**TO BE DONE**
Exactly the lines from the start of the data through the line containing "- base_plug, a" should be output, with both ends kept and nothing added.

**RECORDED DATA**
◇ ◇ ◇ ◇ ◇
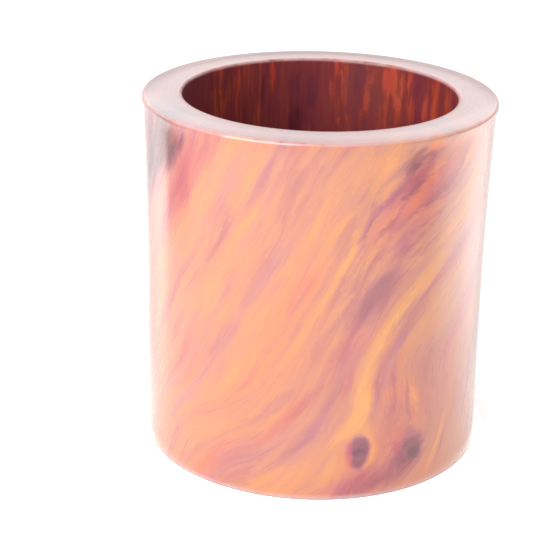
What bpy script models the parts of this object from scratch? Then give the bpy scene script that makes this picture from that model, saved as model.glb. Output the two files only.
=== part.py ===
"""A turned hardwood brush pot for a writing desk.

It is made of three pieces of wood, as such a pot comes apart on a bench:
- pot_wall, a thick hollow cylinder turned from one section of trunk, with gently waisted
  sides that flare a little to a rounded lip, and a rebate cut into its foot from below;
- base_board, a disc let into that rebate, which is the floor of the brush well;
- base_plug, a tapered plug driven up through the middle of the board, where the pith was.

The pot stands on the ring of its wall at z = 0, and its axis is the Z axis.
"""

import math

import bmesh
import bpy

MM = 0.001

# Driving dimensions
HEIGHT = 150.0 * MM
FOOT_RADIUS = 72.0 * MM
NECK_RADIUS = 72.6 * MM
WAIST_DEPTH = 1.25 * MM
LIP_FLARE = 0.6 * MM
FLARE_HEIGHT = 6.0 * MM
BORE_RADIUS = 56.5 * MM
FLOOR_HEIGHT = 12.5 * MM
REBATE_RADIUS = 64.0 * MM
BOARD_LIFT = 2.5 * MM
PLUG_RADIUS_BELOW = 11.5 * MM
PLUG_RADIUS_ABOVE = 10.5 * MM

# Edges and clearances
JOINT_GAP = 0.3 * MM
FOOT_ROUND = 1.0 * MM
REBATE_CHAMFER = 0.5 * MM
LIP_ROUND = 1.4 * MM
MOUTH_ROUND = 1.5 * MM
BOARD_CHAMFER = 0.6 * MM
PLUG_CHAMFER = 0.5 * MM

# How finely the turned shapes are cut into facets
SEGMENTS = 96
WALL_STEPS = 6
FLARE_STEPS = 3
ARC_STEPS = 4

LIP_RADIUS = NECK_RADIUS + LIP_FLARE
FLARE_START = HEIGHT - LIP_ROUND - FLARE_HEIGHT


def clear_scene():
    """Removes whatever the scene starts with."""
    for obj in list(bpy.data.objects):
        bpy.data.objects.remove(obj)


def wood(name, colour, roughness):
    """A plain polished wood material."""
    material = bpy.data.materials.new(name)
    material.use_nodes = True
    shader = material.node_tree.nodes["Principled BSDF"]
    shader.inputs["Base Color"].default_value = (*colour, 1.0)
    shader.inputs["Roughness"].default_value = roughness
    shader.inputs["Metallic"].default_value = 0.0
    material.diffuse_color = (*colour, 1.0)
    return material


def arc(centre, radius, start, end, steps=ARC_STEPS):
    """Points (r, z) on an arc about centre, from start to end, in degrees."""
    points = []
    for i in range(steps + 1):
        angle = math.radians(start + (end - start) * i / steps)
        points.append((centre[0] + radius * math.cos(angle), centre[1] + radius * math.sin(angle)))
    return points


def wall_radius(z):
    """Radius of the waisted side at height z: a parabola, hollow between foot and neck."""
    t = z / HEIGHT
    return FOOT_RADIUS + (NECK_RADIUS - FOOT_RADIUS) * t - WAIST_DEPTH * 4 * t * (1 - t)


def flared_radius(z):
    """Radius under the lip, where the side eases out to the lip's full width."""
    t = (z - FLARE_START) / FLARE_HEIGHT
    lip_gap = LIP_RADIUS - wall_radius(HEIGHT - LIP_ROUND)
    return wall_radius(z) + lip_gap * t * t


def waisted_side():
    """Points up the outside, from above the rounded foot to the rounded lip."""
    points = []
    for i in range(WALL_STEPS):
        z = FOOT_ROUND + (FLARE_START - FOOT_ROUND) * i / WALL_STEPS
        points.append((wall_radius(z), z))
    for i in range(FLARE_STEPS):
        z = FLARE_START + FLARE_HEIGHT * i / FLARE_STEPS
        points.append((flared_radius(z), z))
    return points


def spin(name, profile, material, closed=True):
    """Turns a profile of (r, z) points round the Z axis into one solid object.

    A closed profile is a ring's section. An open one starts and ends on the axis.
    """
    shape = bmesh.new()
    verts = [shape.verts.new((r, 0, z)) for r, z in profile]
    pairs = list(zip(verts, verts[1:]))
    if closed:
        pairs.append((verts[-1], verts[0]))
    edges = [shape.edges.new(pair) for pair in pairs]
    bmesh.ops.spin(
        shape,
        geom=verts + edges,
        cent=(0, 0, 0),
        axis=(0, 0, 1),
        angle=math.tau,
        steps=SEGMENTS,
        use_merge=True,
    )
    bmesh.ops.remove_doubles(shape, verts=shape.verts, dist=0.001 * MM)
    bmesh.ops.recalc_face_normals(shape, faces=shape.faces)
    mesh = bpy.data.meshes.new(name)
    shape.to_mesh(mesh)
    shape.free()
    mesh.materials.append(material)
    mesh.shade_smooth()
    mesh.set_sharp_from_angle(angle=math.radians(30))
    obj = bpy.data.objects.new(name, mesh)
    bpy.context.scene.collection.objects.link(obj)
    return obj


def pot_wall(material):
    """The wall: foot ring, waisted side, round lip, flat rim, bore, and the rebate under it."""
    foot = arc((wall_radius(FOOT_ROUND) - FOOT_ROUND, FOOT_ROUND), FOOT_ROUND, -90, 0)[:-1]
    lip = arc((LIP_RADIUS - LIP_ROUND, HEIGHT - LIP_ROUND), LIP_ROUND, 0, 90)
    mouth = arc((BORE_RADIUS + MOUTH_ROUND, HEIGHT - MOUTH_ROUND), MOUTH_ROUND, 90, 180)
    rebate = [
        (BORE_RADIUS, FLOOR_HEIGHT),
        (REBATE_RADIUS, FLOOR_HEIGHT),
        (REBATE_RADIUS, REBATE_CHAMFER),
        (REBATE_RADIUS + REBATE_CHAMFER, 0),
    ]
    return spin("pot_wall", foot + waisted_side() + lip + mouth + rebate, material)


def base_board(material):
    """The floor disc: it stops under the wall's shoulder and has the plug's tapered hole."""
    rim = REBATE_RADIUS - JOINT_GAP
    top = FLOOR_HEIGHT - JOINT_GAP
    profile = [
        (PLUG_RADIUS_BELOW + JOINT_GAP, BOARD_LIFT),
        (rim - BOARD_CHAMFER, BOARD_LIFT),
        (rim, BOARD_LIFT + BOARD_CHAMFER),
        (rim, top),
        (PLUG_RADIUS_ABOVE + JOINT_GAP, top),
    ]
    return spin("base_board", profile, material)


def base_plug(material):
    """The tapered plug, wider below, with its ends flush with the board's two faces."""
    top = FLOOR_HEIGHT - JOINT_GAP
    profile = [
        (0, BOARD_LIFT),
        (PLUG_RADIUS_BELOW - PLUG_CHAMFER, BOARD_LIFT),
        (PLUG_RADIUS_BELOW, BOARD_LIFT + PLUG_CHAMFER),
        (PLUG_RADIUS_ABOVE, top),
        (0, top),
    ]
    return spin("base_plug", profile, material, closed=False)


def main():
    clear_scene()
    pot_wall(wood("figured_heartwood", (0.46, 0.15, 0.06), 0.25))
    base_board(wood("plain_heartwood", (0.30, 0.10, 0.05), 0.4))
    base_plug(wood("plug_wood", (0.22, 0.08, 0.045), 0.45))


main()
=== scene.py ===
# %% [markdown]
# # A turned hardwood brush pot
#
# A brush pot stands on a writing desk and keeps brushes upright. This one is turned on a
# lathe from one section of a figured red hardwood, waxed and polished until it shines. Its
# floor is a disc let in from below, with a plug where the pith of the tree was. The CAD
# model of the three pieces is loaded first. It fixes the sizes, and the rest of this
# lesson builds finer pieces in the same place and gives them their wood.

# %% Load the frame
import math

import bmesh
import bpy
from mathutils import Matrix, Vector


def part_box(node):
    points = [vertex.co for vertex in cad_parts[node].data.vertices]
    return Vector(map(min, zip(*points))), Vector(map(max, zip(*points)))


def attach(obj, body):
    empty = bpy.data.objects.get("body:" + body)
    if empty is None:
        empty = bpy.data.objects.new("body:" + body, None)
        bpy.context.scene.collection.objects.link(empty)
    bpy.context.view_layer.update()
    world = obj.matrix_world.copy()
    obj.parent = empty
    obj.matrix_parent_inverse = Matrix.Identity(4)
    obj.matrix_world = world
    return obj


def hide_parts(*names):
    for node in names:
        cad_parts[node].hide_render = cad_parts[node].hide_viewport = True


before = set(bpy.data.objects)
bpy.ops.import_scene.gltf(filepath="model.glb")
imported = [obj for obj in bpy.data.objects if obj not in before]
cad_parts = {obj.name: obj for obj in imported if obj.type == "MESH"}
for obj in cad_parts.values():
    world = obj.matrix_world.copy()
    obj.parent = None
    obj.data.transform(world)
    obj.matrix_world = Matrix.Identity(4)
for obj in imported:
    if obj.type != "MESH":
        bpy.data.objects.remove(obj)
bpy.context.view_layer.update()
MM = 0.001
wall_low, wall_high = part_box("pot_wall")
HEIGHT = wall_high.z
print("pot", [round(side / MM, 1) for side in wall_high - wall_low], "mm")

# %% [markdown]
# ## The camera
#
# The pot is seen from a little above, close enough for its sides to lean in towards the
# foot. Its place is given as a studio would give it: how far off it stands, from how high
# it looks down, and how far the aim is off the pot's middle.

# %% Camera
CAMERA_DISTANCE = 0.6917
CAMERA_ELEVATION = math.radians(20.94)
CAMERA_LENS = 105.9
AIM_TILT, AIM_PAN, AIM_ROLL = (math.radians(a) for a in (0.498, -1.403, -1.73))

camera = bpy.data.objects.new("camera", bpy.data.cameras.new("camera"))
camera.data.lens = CAMERA_LENS
camera.data.sensor_width = 36.0
camera.data.clip_start = 0.01
bpy.context.scene.collection.objects.link(camera)
bpy.context.scene.camera = camera
eye = Vector((0, -math.cos(CAMERA_ELEVATION), math.sin(CAMERA_ELEVATION))) * CAMERA_DISTANCE
eye.z += HEIGHT / 2
camera.matrix_world = (
    Matrix.Translation(eye)
    @ Matrix.Rotation(math.pi / 2 - CAMERA_ELEVATION - AIM_TILT, 4, "X")
    @ Matrix.Rotation(-AIM_PAN, 4, "Y")
    @ Matrix.Rotation(-AIM_ROLL, 4, "Z")
)
print("camera at", [round(c, 4) for c in eye])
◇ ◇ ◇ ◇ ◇
**WRITTEN ANSWER**
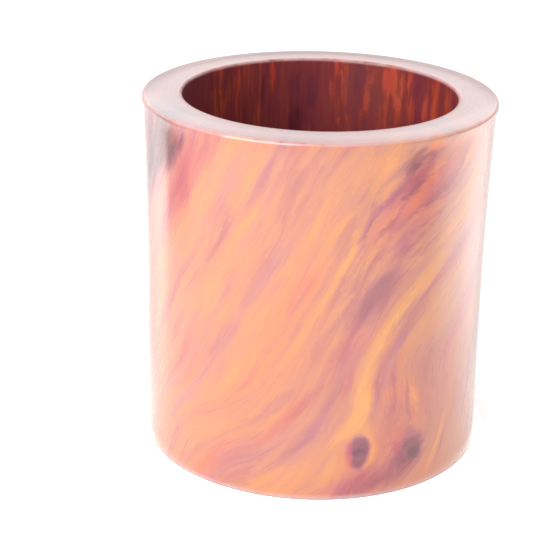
What bpy script models the parts of this object from scratch? Then give the bpy scene script that makes this picture from that model, saved as model.glb. Output the two files only.
=== part.py ===
"""A turned hardwood brush pot for a writing desk.

It is made of three pieces of wood, as such a pot comes apart on a bench:
- pot_wall, a thick hollow cylinder turned from one section of trunk, with gently waisted
  sides that flare a little to a rounded lip, and a rebate cut into its foot from below;
- base_board, a disc let into that rebate, which is the floor of the brush well;
- base_plug, a tapered plug driven up through the middle of the board, where the pith was.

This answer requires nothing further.